━━━ STORED DATA

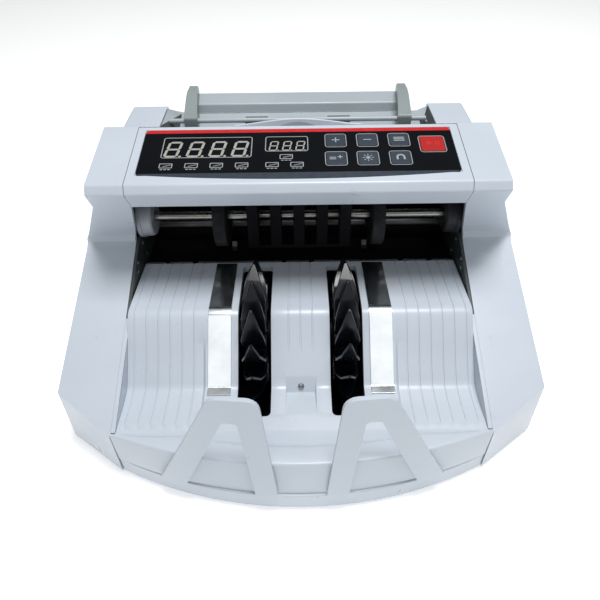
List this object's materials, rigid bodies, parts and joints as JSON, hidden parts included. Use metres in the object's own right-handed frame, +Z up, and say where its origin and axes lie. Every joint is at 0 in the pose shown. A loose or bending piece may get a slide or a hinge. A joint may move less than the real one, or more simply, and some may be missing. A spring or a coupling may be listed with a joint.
{
  "type": "banknote_counter",
  "caption": "Desktop banknote counting machine with a rear hopper, tilted key and display panel, feed wheels, paddle-wheel stacker and open front tray with note stops",
  "frame": {"origin": "on the ground, under the middle of the machine's bounding box", "axes": "+X to the machine's right as its user sees it from the front, +Y to its back, +Z up"},
  "size_m": [0.2788, 0.2462, 0.1575],
  "materials": {
    "casing_grey": "satin",
    "black_plastic": "matte",
    "dark_plastic": "matte",
    "black_rubber": "matte",
    "gloss_black": "gloss",
    "polished_steel": "polished",
    "painted_steel": "satin",
    "white_nylon": "satin",
    "key_grey": "satin",
    "start_red": "satin",
    "display_smoke": "gloss",
    "board_green": "satin",
    "motor_can": "satin"
  },
  "bodies": {
    "chassis": {"base_pan": "casing_grey", "batch_display": "display_smoke", "control_board": "board_green", "control_panel_housing": "casing_grey", "count_display": "display_smoke", "feed_belt": "black_rubber", "front_left_foot": "black_rubber", "front_right_foot": "black_rubber", "front_shell": "casing_grey", "guide_rail": "polished_steel", "hopper_back": "casing_grey", "hopper_floor": "casing_grey", "inner_cowl": "black_plastic", "left_feed_bush": "white_nylon", "left_frame_plate": "painted_steel", "left_note_stop": "casing_grey", "left_side_cover": "casing_grey", "left_wear_strip": "polished_steel", "main_board": "board_green", "main_motor": "motor_can", "membrane_overlay": "gloss_black", "power_inlet": "black_plastic", "rear_cover": "casing_grey", "rear_left_foot": "black_rubber", "rear_right_foot": "black_rubber", "right_feed_bush": "dark_plastic", "right_frame_plate": "painted_steel", "right_note_stop": "casing_grey", "right_side_cover": "casing_grey", "right_wear_strip": "polished_steel", "separator_comb": "black_plastic", "stacker_belt": "black_rubber", "stacker_motor": "motor_can", "stacker_tray": "casing_grey"},
    "feed_drive": {"feed_shaft": "polished_steel", "left_feed_wheel": "black_rubber", "right_feed_wheel": "black_rubber", "feed_pulley": "dark_plastic"},
    "pinch_rollers": {"pinch_shaft": "polished_steel"},
    "pickup_rollers": {"pickup_shaft": "polished_steel", "left_pickup_roller": "black_rubber", "right_pickup_roller": "black_rubber"},
    "main_motor_rotor": {"main_motor_pulley": "polished_steel"},
    "stacker": {"stacker_shaft": "polished_steel", "left_paddle_wheel": "gloss_black", "right_paddle_wheel": "gloss_black", "stacker_pulley": "dark_plastic"},
    "stacker_motor_rotor": {"stacker_motor_pulley": "polished_steel"},
    "left_guide": {"left_note_guide": "casing_grey"},
    "right_guide": {"right_note_guide": "casing_grey"},
    "rocker": {"power_rocker": "dark_plastic"},
    "thickness_screw": {"thickness_knob": "dark_plastic"},
    "key_add_cap": {"key_add": "key_grey"},
    "key_batch_cap": {"key_batch": "key_grey"},
    "key_light_check_cap": {"key_light_check": "key_grey"},
    "key_magnet_check_cap": {"key_magnet_check": "key_grey"},
    "key_minus_cap": {"key_minus": "key_grey"},
    "key_plus_cap": {"key_plus": "key_grey"},
    "key_start_cap": {"key_start": "start_red"}
  },
  "joints": [
    {"name": "feed_spin", "type": "hinge", "parent": "chassis", "child": "feed_drive", "pos_m": [0, 0.031, 0.0924], "axis": [1, 0, 0], "continuous": true},
    {"name": "pinch_spin", "type": "hinge", "parent": "chassis", "child": "pinch_rollers", "pos_m": [0, 0.0494, 0.0732], "axis": [1, 0, 0], "continuous": true},
    {"name": "pickup_spin", "type": "hinge", "parent": "chassis", "child": "pickup_rollers", "pos_m": [0, 0.0542, 0.1268], "axis": [1, 0, 0], "continuous": true},
    {"name": "main_motor_spin", "type": "hinge", "parent": "chassis", "child": "main_motor_rotor", "pos_m": [0, 0.078, 0.038], "axis": [1, 0, 0], "continuous": true},
    {"name": "stacker_spin", "type": "hinge", "parent": "chassis", "child": "stacker", "pos_m": [0, -0.0336, 0.05], "axis": [1, 0, 0], "continuous": true},
    {"name": "stacker_motor_spin", "type": "hinge", "parent": "chassis", "child": "stacker_motor_rotor", "pos_m": [0, 0.022, 0.028], "axis": [1, 0, 0], "continuous": true},
    {"name": "left_guide_slide", "type": "slide", "parent": "chassis", "child": "left_guide", "axis": [1, 0, 0], "range_m": [0, 0.022]},
    {"name": "right_guide_slide", "type": "slide", "parent": "chassis", "child": "right_guide", "axis": [-1, 0, 0], "range_m": [0, 0.022]},
    {"name": "rocker_tilt", "type": "hinge", "parent": "chassis", "child": "rocker", "pos_m": [0.037, 0.11, 0.0303], "axis": [1, 0, 0], "range_deg": [0, 10]},
    {"name": "thickness_turn", "type": "hinge", "parent": "chassis", "child": "thickness_screw", "pos_m": [0, 0.112, 0.055], "axis": [0, 1, 0], "range_deg": [-180, 180]},
    {"name": "key_add_press", "type": "slide", "parent": "chassis", "child": "key_add_cap", "axis": [0, -0.1742, 0.9847], "range_m": [-0.0005, 0], "stiffness_N_per_m": 1500},
    {"name": "key_batch_press", "type": "slide", "parent": "chassis", "child": "key_batch_cap", "axis": [0, -0.1742, 0.9847], "range_m": [-0.0005, 0], "stiffness_N_per_m": 1500},
    {"name": "key_light_check_press", "type": "slide", "parent": "chassis", "child": "key_light_check_cap", "axis": [0, -0.1742, 0.9847], "range_m": [-0.0005, 0], "stiffness_N_per_m": 1500},
    {"name": "key_magnet_check_press", "type": "slide", "parent": "chassis", "child": "key_magnet_check_cap", "axis": [0, -0.1742, 0.9847], "range_m": [-0.0005, 0], "stiffness_N_per_m": 1500},
    {"name": "key_minus_press", "type": "slide", "parent": "chassis", "child": "key_minus_cap", "axis": [0, -0.1742, 0.9847], "range_m": [-0.0005, 0], "stiffness_N_per_m": 1500},
    {"name": "key_plus_press", "type": "slide", "parent": "chassis", "child": "key_plus_cap", "axis": [0, -0.1742, 0.9847], "range_m": [-0.0005, 0], "stiffness_N_per_m": 1500},
    {"name": "key_start_press", "type": "slide", "parent": "chassis", "child": "key_start_cap", "axis": [0, -0.1742, 0.9847], "range_m": [-0.0005, 0], "stiffness_N_per_m": 1500}
  ],
  "couplings": [
    {"joint": "pinch_spin", "follows": "feed_spin", "ratio": -3.3333},
    {"joint": "pickup_spin", "follows": "feed_spin", "ratio": 1},
    {"joint": "main_motor_spin", "follows": "feed_spin", "ratio": 1.25},
    {"joint": "stacker_motor_spin", "follows": "stacker_spin", "ratio": 1.25}
  ]
}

━━━━━━

● **TASK TO COMPLETE**: Output the complete data exactly as written.

● **FULL RESPONSE**:
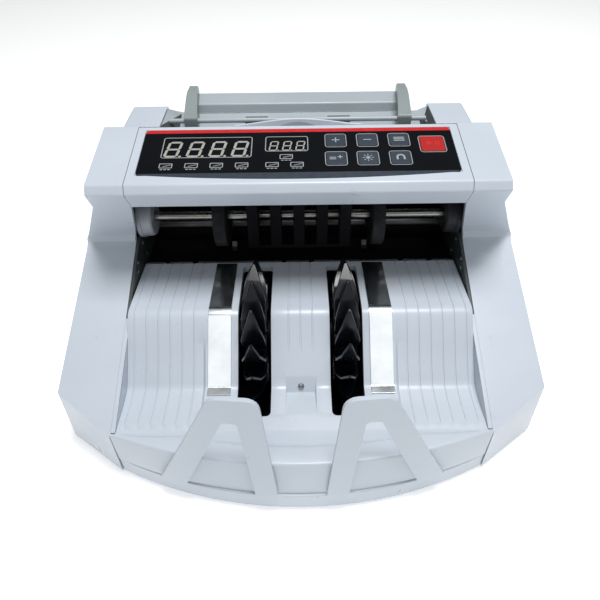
List this object's materials, rigid bodies, parts and joints as JSON, hidden parts included. Use metres in the object's own right-handed frame, +Z up, and say where its origin and axes lie. Every joint is at 0 in the pose shown. A loose or bending piece may get a slide or a hinge. A joint may move less than the real one, or more simply, and some may be missing. A spring or a coupling may be listed with a joint.
{
  "type": "banknote_counter",
  "caption": "Desktop banknote counting machine with a rear hopper, tilted key and display panel, feed wheels, paddle-wheel stacker and open front tray with note stops",
  "frame": {"origin": "on the ground, under the middle of the machine's bounding box", "axes": "+X to the machine's right as its user sees it from the front, +Y to its back, +Z up"},
  "size_m": [0.2788, 0.2462, 0.1575],
  "materials": {
    "casing_grey": "satin",
    "black_plastic": "matte",
    "dark_plastic": "matte",
    "black_rubber": "matte",
    "gloss_black": "gloss",
    "polished_steel": "polished",
    "painted_steel": "satin",
    "white_nylon": "satin",
    "key_grey": "satin",
    "start_red": "satin",
    "display_smoke": "gloss",
    "board_green": "satin",
    "motor_can": "satin"
  },
  "bodies": {
    "chassis": {"base_pan": "casing_grey", "batch_display": "display_smoke", "control_board": "board_green", "control_panel_housing": "casing_grey", "count_display": "display_smoke", "feed_belt": "black_rubber", "front_left_foot": "black_rubber", "front_right_foot": "black_rubber", "front_shell": "casing_grey", "guide_rail": "polished_steel", "hopper_back": "casing_grey", "hopper_floor": "casing_grey", "inner_cowl": "black_plastic", "left_feed_bush": "white_nylon", "left_frame_plate": "painted_steel", "left_note_stop": "casing_grey", "left_side_cover": "casing_grey", "left_wear_strip": "polished_steel", "main_board": "board_green", "main_motor": "motor_can", "membrane_overlay": "gloss_black", "power_inlet": "black_plastic", "rear_cover": "casing_grey", "rear_left_foot": "black_rubber", "rear_right_foot": "black_rubber", "right_feed_bush": "dark_plastic", "right_frame_plate": "painted_steel", "right_note_stop": "casing_grey", "right_side_cover": "casing_grey", "right_wear_strip": "polished_steel", "separator_comb": "black_plastic", "stacker_belt": "black_rubber", "stacker_motor": "motor_can", "stacker_tray": "casing_grey"},
    "feed_drive": {"feed_shaft": "polished_steel", "left_feed_wheel": "black_rubber", "right_feed_wheel": "black_rubber", "feed_pulley": "dark_plastic"},
    "pinch_rollers": {"pinch_shaft": "polished_steel"},
    "pickup_rollers": {"pickup_shaft": "polished_steel", "left_pickup_roller": "black_rubber", "right_pickup_roller": "black_rubber"},
    "main_motor_rotor": {"main_motor_pulley": "polished_steel"},
    "stacker": {"stacker_shaft": "polished_steel", "left_paddle_wheel": "gloss_black", "right_paddle_wheel": "gloss_black", "stacker_pulley": "dark_plastic"},
    "stacker_motor_rotor": {"stacker_motor_pulley": "polished_steel"},
    "left_guide": {"left_note_guide": "casing_grey"},
    "right_guide": {"right_note_guide": "casing_grey"},
    "rocker": {"power_rocker": "dark_plastic"},
    "thickness_screw": {"thickness_knob": "dark_plastic"},
    "key_add_cap": {"key_add": "key_grey"},
    "key_batch_cap": {"key_batch": "key_grey"},
    "key_light_check_cap": {"key_light_check": "key_grey"},
    "key_magnet_check_cap": {"key_magnet_check": "key_grey"},
    "key_minus_cap": {"key_minus": "key_grey"},
    "key_plus_cap": {"key_plus": "key_grey"},
    "key_start_cap": {"key_start": "start_red"}
  },
  "joints": [
    {"name": "feed_spin", "type": "hinge", "parent": "chassis", "child": "feed_drive", "pos_m": [0, 0.031, 0.0924], "axis": [1, 0, 0], "continuous": true},
    {"name": "pinch_spin", "type": "hinge", "parent": "chassis", "child": "pinch_rollers", "pos_m": [0, 0.0494, 0.0732], "axis": [1, 0, 0], "continuous": true},
    {"name": "pickup_spin", "type": "hinge", "parent": "chassis", "child": "pickup_rollers", "pos_m": [0, 0.0542, 0.1268], "axis": [1, 0, 0], "continuous": true},
    {"name": "main_motor_spin", "type": "hinge", "parent": "chassis", "child": "main_motor_rotor", "pos_m": [0, 0.078, 0.038], "axis": [1, 0, 0], "continuous": true},
    {"name": "stacker_spin", "type": "hinge", "parent": "chassis", "child": "stacker", "pos_m": [0, -0.0336, 0.05], "axis": [1, 0, 0], "continuous": true},
    {"name": "stacker_motor_spin", "type": "hinge", "parent": "chassis", "child": "stacker_motor_rotor", "pos_m": [0, 0.022, 0.028], "axis": [1, 0, 0], "continuous": true},
    {"name": "left_guide_slide", "type": "slide", "parent": "chassis", "child": "left_guide", "axis": [1, 0, 0], "range_m": [0, 0.022]},
    {"name": "right_guide_slide", "type": "slide", "parent": "chassis", "child": "right_guide", "axis": [-1, 0, 0], "range_m": [0, 0.022]},
    {"name": "rocker_tilt", "type": "hinge", "parent": "chassis", "child": "rocker", "pos_m": [0.037, 0.11, 0.0303], "axis": [1, 0, 0], "range_deg": [0, 10]},
    {"name": "thickness_turn", "type": "hinge", "parent": "chassis", "child": "thickness_screw", "pos_m": [0, 0.112, 0.055], "axis": [0, 1, 0], "range_deg": [-180, 180]},
    {"name": "key_add_press", "type": "slide", "parent": "chassis", "child": "key_add_cap", "axis": [0, -0.1742, 0.9847], "range_m": [-0.0005, 0], "stiffness_N_per_m": 1500},
    {"name": "key_batch_press", "type": "slide", "parent": "chassis", "child": "key_batch_cap", "axis": [0, -0.1742, 0.9847], "range_m": [-0.0005, 0], "stiffness_N_per_m": 1500},
    {"name": "key_light_check_press", "type": "slide", "parent": "chassis", "child": "key_light_check_cap", "axis": [0, -0.1742, 0.9847], "range_m": [-0.0005, 0], "stiffness_N_per_m": 1500},
    {"name": "key_magnet_check_press", "type": "slide", "parent": "chassis", "child": "key_magnet_check_cap", "axis": [0, -0.1742, 0.9847], "range_m": [-0.0005, 0], "stiffness_N_per_m": 1500},
    {"name": "key_minus_press", "type": "slide", "parent": "chassis", "child": "key_minus_cap", "axis": [0, -0.1742, 0.9847], "range_m": [-0.0005, 0], "stiffness_N_per_m": 1500},
    {"name": "key_plus_press", "type": "slide", "parent": "chassis", "child": "key_plus_cap", "axis": [0, -0.1742, 0.9847], "range_m": [-0.0005, 0], "stiffness_N_per_m": 1500},
    {"name": "key_start_press", "type": "slide", "parent": "chassis", "child": "key_start_cap", "axis": [0, -0.1742, 0.9847], "range_m": [-0.0005, 0], "stiffness_N_per_m": 1500}
  ],
  "couplings": [
    {"joint": "pinch_spin", "follows": "feed_spin", "ratio": -3.3333},
    {"joint": "pickup_spin", "follows": "feed_spin", "ratio": 1},
    {"joint": "main_motor_spin", "follows": "feed_spin", "ratio": 1.25},
    {"joint": "stacker_motor_spin", "follows": "stacker_spin", "ratio": 1.25}
  ]
}